MS. DELANEY: The rest is history.

MS. NOLAN: We went to the auction and it was bought.

MS. DELANEY: You’ve done a huge amount of travel with the IPA and it’s probably one of your I can see all the lovely things in your house. It was a great adventure, would that be correct?

MS. NOLAN: I travelled before IPA, you know, I travelled privately. And then of course when I went on the international board, I went every year because I was part of that body and I spent extra time then.
A friend would come with me and we’d do a tour. And I have continued to travel into retirement. I’ve been to the Arctic, Antarctica. The Galapagos is the most recent one.

MS. DELANEY: Oh lovely.

MS. NOLAN: So.

MS. DELANEY: Yes, I have only seen it on television and it’s beautiful, it’s beautiful.

MS. NOLAN: And of course I’ve friends in many countries. But I would have to say that the IPA was a great help to me when I was in community relations and developing many of those programmes.
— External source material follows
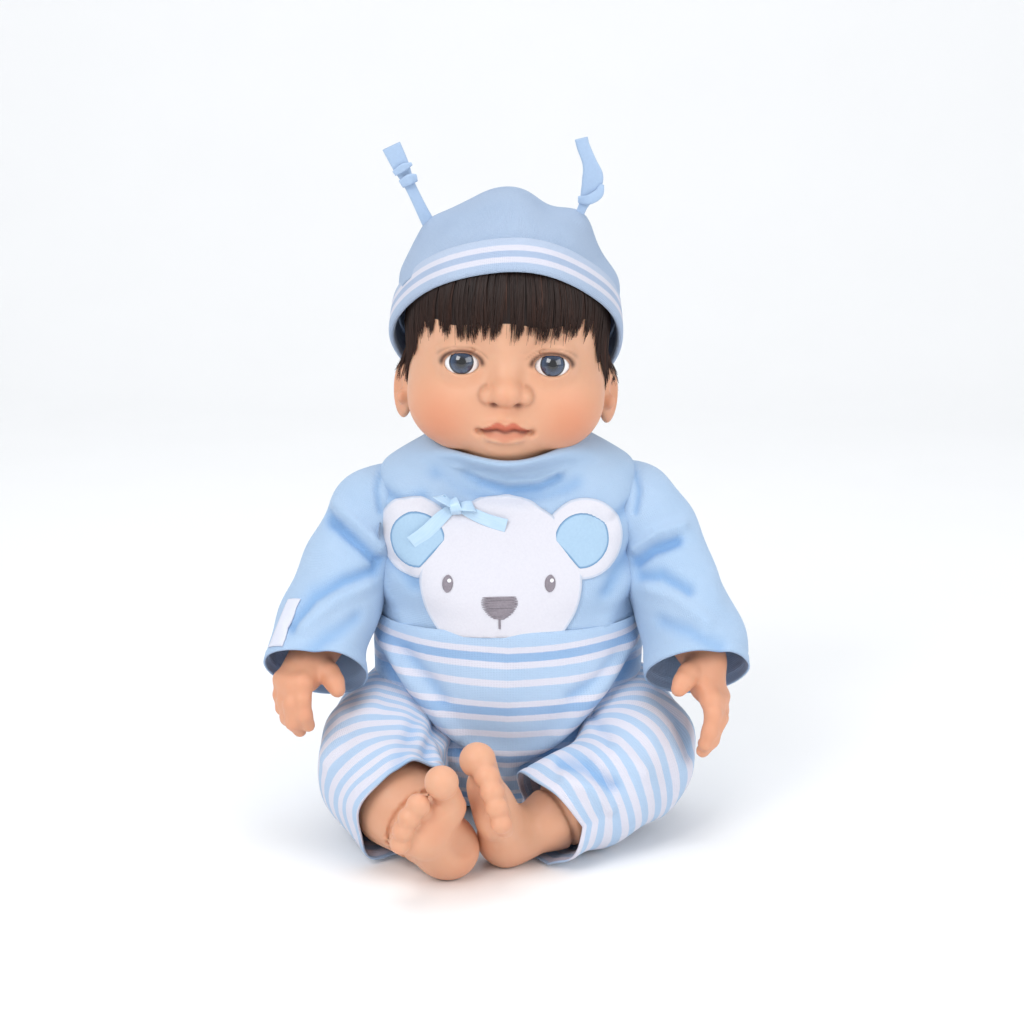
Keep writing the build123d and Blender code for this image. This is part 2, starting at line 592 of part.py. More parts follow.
save(combine([cap(HAT_CLOTH, BRIM_H)], [cap(0.0, BRIM_H - 1.0)]), "hat_crown")
under_band = cap(HAT_CLOTH + SEWN, BRIM_H - 1.0, BAND_H + 1.0)
save(combine([cap(2 * HAT_CLOTH, BRIM_H, BAND_H)], [under_band]), "hat_band")
TIE_ROOT, TIE_KNOT, TIE_TIP = (35.0, 2.0, 274.0), (45.0, 2.0, 296.0), (52.0, 2.0, 311.0)
under_tie = cap(HAT_CLOTH + SEWN, BRIM_H)
for name, side in SIDES.items():
    root, knot, tip = ((side * x, y, z) for x, y, z in (TIE_ROOT, TIE_KNOT, TIE_TIP))
    lengths = [capsule(root, knot, 3.4, 3.0), capsule(knot, tip, 3.0, 3.6)]
    save(combine([*lengths, place(ellipsoid(5.6, 4.6, 5.6), knot)], [under_tie]), f"hat_tie_{name}")

# ---- arms ----
# Limbs and cloth tubes are lists of centre and radius, from the root outwards, for the left side.
ARM = [
    ((60, 2, 153), 17.0),
    ((75, -6, 134), 17.0),
    ((85, -20, 114), 15.5),
    ((91, -37, 98), 13.0),
    ((93, -50, 84), 10.5),
]
SLEEVE = [((60, 1, 150), 25.5), ((84, -18, 115), 24.5), ((91.5, -41, 92), 22.5)]
# the way each hand points, and the way its thumb does
HANDS = {
    "left": ((0.10, -0.50, -0.86), (-0.75, -0.60, 0.26)),
    "right": ((-0.20, -0.72, -0.66), (0.85, -0.48, 0.27)),
}
PALM, PALM_REACH, KNUCKLES = (11.0, 6.4, 14.0), 10.0, 17.0
FINGERS = [(7.4, 12.5, 3.5), (2.6, 14.5, 3.7), (-2.4, 13.5, 3.6), (-7.2, 11.0, 3.2)]  # across, length, radius
THUMB = ((8, 1, 5), (16, 3, 15))
THUMB_R, THUMB_TIP_R = 4.2, 3.4
DISC_PLAY = 0.1


def mirrored(stations, side):
    """Stations drawn for the left side, moved to the side asked for."""
    return [((side * x, y, z), radius) for (x, y, z), radius in stations]


def cloth_tube(stations):
    """A cloth tube round a limb, closed over its root and open at its far end."""
    before, end = (Vector(*centre) for centre, _ in stations[-2:])
    radius = stations[-1][1]
    out = (end - before).normalized()
    mouth = tube([(tuple(end - out), radius), (tuple(end + out * 70), radius)], grow=-CLOTH)
    return combine([chain(stations)], [chain(stations, grow=-CLOTH), mouth])


def hand(side, distal, thumbward):
    """Palm, four fingers and a thumb, from the wrist along distal with the thumb towards thumbward."""
    wrist = Vector(side * ARM[-1][0][0], *ARM[-1][0][1:])
    frame = local_frame(wrist, distal, thumbward)
    palm = frame.location * place(ellipsoid(*PALM), (0, 0, PALM_REACH))
    rows = [((x, 0, KNUCKLES), (x * 1.15, 0, KNUCKLES + length), r, r * 0.85) for x, length, r in FINGERS]
    rows.append((*THUMB, THUMB_R, THUMB_TIP_R))
    digits = []
    for near, far, r_near, r_far in rows:
        start, end = (frame.from_local_coords(Vector(*point)) for point in (near, far))
        digits.append(capsule(tuple(start), tuple(end), r_near, r_far))
    return [palm, *digits]


def fixed_pin(disc_x, end_x, y, z, disc_r):
    """A pin along X with the disc on its inner end that holds it in the stuffed body."""
    outer_face = disc_x + math.copysign(DISC_T, end_x)
    return combine([rod_x(disc_x, end_x, y, z, PIN_R), rod_x(disc_x, outer_face, y, z, disc_r)])


for name, side in SIDES.items():
    inboard = block((side * (SIDE_X + 0.6), -LARGE, -LARGE), (-side * LARGE, LARGE, LARGE))
    disc_x = SIDE_X + 3.2
    bore = rod_x(side * 50, side * (disc_x + 9), 0, SHOULDER_Z, PIN_R + RUNNING)
    seat_span = (side * SIDE_X, side * (disc_x + DISC_T + DISC_PLAY))
    disc_seat = rod_x(*seat_span, 0, SHOULDER_Z, ARM_DISC_R + DISC_PLAY)
    hollow = tube(mirrored([(centre, radius - VINYL) for centre, radius in ARM[:-1]], side))
    solid_shoulder = block((-LARGE, -LARGE, SHOULDER_Z - 18), (LARGE, LARGE, LARGE))
    cuts = [combine([hollow], [solid_shoulder]), inboard, disc_seat, bore]
    save(combine([tube(mirrored(ARM, side)), *hand(side, *HANDS[name])], cuts), f"arm_{name}")
    disc_span = (side * (disc_x - DISC_PLAY), side * (disc_x + DISC_T - DISC_PLAY))
    save(combine([rod_x(*disc_span, 0, SHOULDER_Z, ARM_DISC_R)], [bore]), f"arm_disc_{name}")
    pin = fixed_pin(side * SHOULDER_DISC_X, side * (disc_x + 8.0), 0, SHOULDER_Z, ARM_DISC_R)
    save(pin, f"shoulder_pin_{name}")
    save(combine([cloth_tube(mirrored(SLEEVE, side))], [inboard]), f"sleeve_{name}")

# the blank care label sewn along the outside of the right sleeve
LABEL_W, LABEL_L, LABEL_T, LABEL_LIFT = 11.0, 24.0, 0.8, 0.4
upper, lower = (Vector(-centre[0], *centre[1:]) for centre, _ in SLEEVE[1:])
run = (lower - upper).normalized()
outward = Vector(-1, 0, 0) - run * Vector(-1, 0, 0).dot(run)
middle = (upper + lower) * 0.5 + outward.normalized() * (SLEEVE[1][1] + LABEL_LIFT)
with BuildPart() as sleeve_label:
    with BuildSketch(Plane(origin=middle, x_dir=run, z_dir=outward)):
        RectangleRounded(LABEL_L, LABEL_W, 1.0)
    extrude(amount=LABEL_T)
save(sleeve_label.part, "sleeve_label")

# ---- legs ----
HIP_BALL = (40.0, HIP[1], HIP[2])
LEG = {
    "left": [(HIP_BALL, 29.0), ((59, -42, 35), 25.5), ((42, -70, 27), 18.5), ((12, -88, 16), 11.5)],
    "right": [(HIP_BALL, 29.0), ((60, -56, 34), 25.5), ((51, -84, 26), 18.5), ((30, -99, 16), 11.5)],
}
TROUSER = {
    "left": [(HIP_BALL, 33.4), ((58, -42, 35), 30.5), ((36, -73, 27), 25.0)],
    "right": [(HIP_BALL, 33.4), ((60, -55, 34), 30.5), ((49, -85, 27), 25.0)],
}
# heel centre, heel-to-toe direction and the direction of the big toe's side, for the foot of each leg
FEET = {
    "left": ((6.0, -88.0, 13.0), (-0.20, -0.70, 0.68), (-0.27, 0.60, 0.75)),
    "right": ((-30.0, -100.0, 13.0), (-0.42, -0.70, 0.58), (0.59, 0.26, 0.76)),
}
# cross-sections of the foot from the heel to the ball: reach, half width, half thickness, offset
FOOT = [
    (-10.0, 8.0, 8.0, 0.0),
    (-4.0, 11.5, 11.0, 0.0),
    (6.0, 12.5, 11.0, 0.0),
    (20.0, 13.0, 9.0, 0.0),
    (32.0, 14.0, 7.5, 0.0),
    (38.0, 12.0, 6.0, 0.0),
]
TOES = [(9.0, 42.0, 5.6), (2.6, 40.5, 4.0), (-2.4, 39.0, 3.7), (-6.8, 37.0, 3.5), (-10.4, 34.5, 3.3)]
LEG_ROOM_Y = -62.0  # in front of this plane a foot may cross to the other side


def foot(heel, distal, medial):
    """Foot body and five toes."""
    frame = local_frame(heel, distal, medial)
    toes = [Location(frame.from_local_coords(Vector(x, 0, z))) * Sphere(r) for x, z, r in TOES]
    return [ellipse_stack(FOOT, frame=frame), *toes]


for name, side in SIDES.items():
    inboard = block((side * HIP_X, LEG_ROOM_Y, -LARGE), (-side * LARGE, LARGE, LARGE))
    disc_x = HIP_X + 2.2
    bore = rod_x(side * 10, side * (disc_x + 9), HIP[1], HIP[2], PIN_R + RUNNING)
    seat_span = (side * (HIP_X - 1), side * (disc_x + DISC_T + DISC_PLAY))
    disc_seat = rod_x(*seat_span, HIP[1], HIP[2], LEG_DISC_R + DISC_PLAY)
    hollow = chain(mirrored(LEG[name][:-1], side), grow=-VINYL)
    thigh = combine([chain(mirrored(LEG[name], side))], [hollow, inboard, disc_seat, bore])
    save(combine([thigh, *foot(*FEET[name])]), f"leg_{name}")
    disc_span = (side * disc_x, side * (disc_x + DISC_T))
    save(combine([rod_x(*disc_span, HIP[1], HIP[2], LEG_DISC_R)], [bore]), f"leg_disc_{name}")
    pin = fixed_pin(side * (HIP_DISC_X - DISC_T), side * (disc_x + 8.0), HIP[1], HIP[2], LEG_DISC_R)
    save(pin, f"hip_pin_{name}")
    save(combine([cloth_tube(mirrored(TROUSER[name], side))], [inboard]), f"trouser_leg_{name}")
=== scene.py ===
"""The looks of a seated soft-bodied baby doll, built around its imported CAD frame.

Shapes are worked out in millimetres, in the frame's axes: the doll faces -Y, its left side is +X and
Z is up. They become metres when a mesh is made.
"""

import json
import math

import bpy
import numpy as np
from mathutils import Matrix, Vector
from mathutils.bvhtree import BVHTree


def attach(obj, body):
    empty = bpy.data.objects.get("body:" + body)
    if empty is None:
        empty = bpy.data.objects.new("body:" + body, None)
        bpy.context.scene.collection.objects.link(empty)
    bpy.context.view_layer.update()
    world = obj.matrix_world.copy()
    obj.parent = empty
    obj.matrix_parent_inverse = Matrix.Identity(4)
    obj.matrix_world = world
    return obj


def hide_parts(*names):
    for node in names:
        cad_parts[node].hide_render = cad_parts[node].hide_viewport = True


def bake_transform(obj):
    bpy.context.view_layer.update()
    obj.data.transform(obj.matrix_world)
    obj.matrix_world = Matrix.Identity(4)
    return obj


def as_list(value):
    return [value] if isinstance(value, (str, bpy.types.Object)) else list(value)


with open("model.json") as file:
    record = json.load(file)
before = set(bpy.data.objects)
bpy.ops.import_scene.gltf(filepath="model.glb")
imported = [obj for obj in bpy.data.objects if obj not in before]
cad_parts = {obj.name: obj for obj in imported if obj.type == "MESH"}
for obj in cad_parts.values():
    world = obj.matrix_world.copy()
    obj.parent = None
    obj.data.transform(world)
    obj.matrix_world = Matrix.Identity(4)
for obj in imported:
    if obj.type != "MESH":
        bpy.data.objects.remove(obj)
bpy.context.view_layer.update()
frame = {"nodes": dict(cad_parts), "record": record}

MM = 0.001
SPLINE_STEPS = 24
SIDES = {"left": 1.0, "right": -1.0}
rng = np.random.default_rng(11)


# ---------------------------------------------------------------- meshes
def make_mesh(name, verts, faces, uv=None, attributes=None):
    """A smooth mesh object from points in millimetres, with an optional UV in millimetres for each point."""
    mesh = bpy.data.meshes.new(name)
    mesh.from_pydata((np.asarray(verts, float) * MM).tolist(), [], [list(map(int, f)) for f in faces])
    if uv is not None:
        layer = mesh.uv_layers.new(name="cloth")
        loops = np.empty(len(mesh.loops), np.int32)
        mesh.loops.foreach_get("vertex_index", loops)
        layer.data.foreach_set("uv", (np.asarray(uv)[loops]).astype(np.float32).ravel())
    for key, values in (attributes or {}).items():
        attribute = mesh.attributes.new(key, "FLOAT", "POINT")
        attribute.data.foreach_set("value", np.asarray(values, np.float32))
    mesh.validate()
    mesh.polygons.foreach_set("use_smooth", [True] * len(mesh.polygons))
    mesh.update()
    thing = bpy.data.objects.new(name, mesh)
    bpy.context.scene.collection.objects.link(thing)
    return thing


def grid_faces(rows, columns, closed=False):
    """Quads over a grid of points laid out row by row. closed joins the last column to the first."""
    wide = columns if closed else columns - 1
    r, c = np.meshgrid(np.arange(rows - 1), np.arange(wide), indexing="ij")
    n = (c + 1) % columns
    here, below = r * columns, (r + 1) * columns
    return np.stack([here + c, here + n, below + n, below + c], -1).reshape(-1, 4)


def smoothstep(value, low, high):
    t = np.clip((np.asarray(value, float) - low) / (high - low), 0, 1)
    return t * t * (3 - 2 * t)


def bell(value, width):
    """1 at zero, fading to nothing a few widths away."""
    return np.exp(-((np.asarray(value) / width) ** 2))


def unit(vector):
    vector = np.asarray(vector, float)
    return vector / np.linalg.norm(vector, axis=-1, keepdims=True)


def spline(points, count):
    """count points evenly along a Catmull-Rom curve through rows of numbers."""
    rows = np.asarray(points, float)
    rows = np.vstack([2 * rows[0] - rows[1], rows, 2 * rows[-1] - rows[-2]])
    t = np.linspace(0, 1, SPLINE_STEPS, endpoint=False)[:, None]
    fine = []
    for i in range(1, len(rows) - 2):
        a, b, c, d = rows[i - 1 : i + 3]
        bend = 2 * b + (c - a) * t + (2 * a - 5 * b + 4 * c - d) * t**2
        fine.append(0.5 * (bend + (3 * b - a - 3 * c + d) * t**3))
    fine = np.vstack(fine + [rows[-2:-1]])
    run = np.r_[0, np.cumsum(np.linalg.norm(np.diff(fine[:, :3], axis=0), axis=1))]
    where = np.linspace(0, run[-1], count)
    return np.stack([np.interp(where, run, column) for column in fine.T], -1), where


def frames_along(line, side):
    """Two unit normals along a line, that start near the given side and never twist."""
    tangent = unit(np.gradient(line, axis=0))
    across = np.empty_like(line)
    previous = np.asarray(side, float)
    for i, along in enumerate(tangent):
        previous = unit(previous - along * previous.dot(along))
        across[i] = previous
    return across, np.cross(tangent, across)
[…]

MS. DELANEY: Because you had the connection.

MS. NOLAN: Yes, and you could see the programmes that they had, yes, neighbourhood watch, child abuse units, all of that.

MS. DELANEY: All of that, yeah. And you were a trailblazer, as they say, for the women that came after you. So thank you very much for the interview and thank you very much for hosting me in your beautiful home.